Webber turned down the street that led to the gated subdivision I lived in and came to a stop at the iron gates. He inputted the code that all of my brothers knew and waited for the gates to swing open.

I looked back at Dru to see her staring in awe at the houses that we were passing.

“Why is she stalking you?” I pushed.

Dru’s eyes slid to mine before she said, “I found out that her fiancé was cheating on her with our aunt.”

Webber choked, and I tried really hard to look surprised as I said, “I’m sorry, what?”

“That’s why I was in DC,” she admitted. “Eugene is a lobbyist.” She settled a look on me. “You know that, though, don’t you? Because you were having dinner with him.”

“Yeah, but definitely not because I wanted to. He wouldn’t stop hounding me, and a few senators wanted me to have a meal with him so Eugene could share his ideas. I listened to them, and now I get to tell him and them that I’m not interested.”

Dru flashed me a grin. “That’s good.”

“What’s also going to be even better is that I’m quitting,” he announced. “I’m taking that plane crash as my sign that I’m not going back. The thought of getting on a plane anytime soon sounds abhorrent.”

Webber’s head whipped around and he stared at me in shock. “You’re leaving?”

“Leaving,” I confirmed.

His shoulders slumped.

Damn, I’d been a complete ass. I should’ve seen what I was doing to my family.

“How does that work?” Dru yawned. “You just go, ‘I’m done?’”

“I can step down anytime I want. The hard part of replacing a representative is on the state’s end, not mine,” I explained.

“Fuckin’ finally,” Webber said as he pulled into my driveway.

My fully packed driveway.

“Is everyone here?” I laughed.

I swear I heard Dru gulp.

I looked back at her and said, “As if you didn’t have enough excitement, my family decided to come over.”

“Your friends?”

I corrected. “My family.”

She smiled apologetically. “Are you sure you don’t want to drop me off at home?”

Over my dead body. “No. Stay.”

She swallowed and nodded.

She was terrified.

We got that a lot.

The Truth Tellers weren’t for the faint of heart.

We did illegal things, and the government was having a hell of a time proving it.

Everyone who was anyone knew what we stood for, though.

We ran on the mantra of an eye for an eye. You fuck with us, we fuck with you. There was no hesitation on our end, and that gave a lot of people pause.

Including, apparently, Dru.

But she’d warm up to us.

Everyone started out a little weary at first.

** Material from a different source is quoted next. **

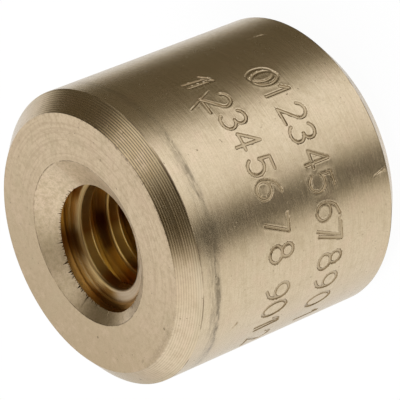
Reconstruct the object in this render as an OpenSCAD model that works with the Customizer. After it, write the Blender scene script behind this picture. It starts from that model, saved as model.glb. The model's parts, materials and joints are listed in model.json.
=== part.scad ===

“Come on,” I said as I got out and opened the back door. “They won’t bite.”

She muttered something under her breath that sounded a lot like “I’m not so sure.”

I took her hand and led her up the front walk to my home, ignoring the small crack in the brick next to the door from that one time Tavi had dropped his bike and it’d chipped the brick there.

I also ignored the scuff on the hardwood floor from where he’d thought it would be funny to slam a hammer into the wood paneling when he noticed a spider.

There were a lot of those memories at my home, and if I let it, it’d overwhelm me.

Instead, I focused on the woman and how I wanted to pull her protectively into my side.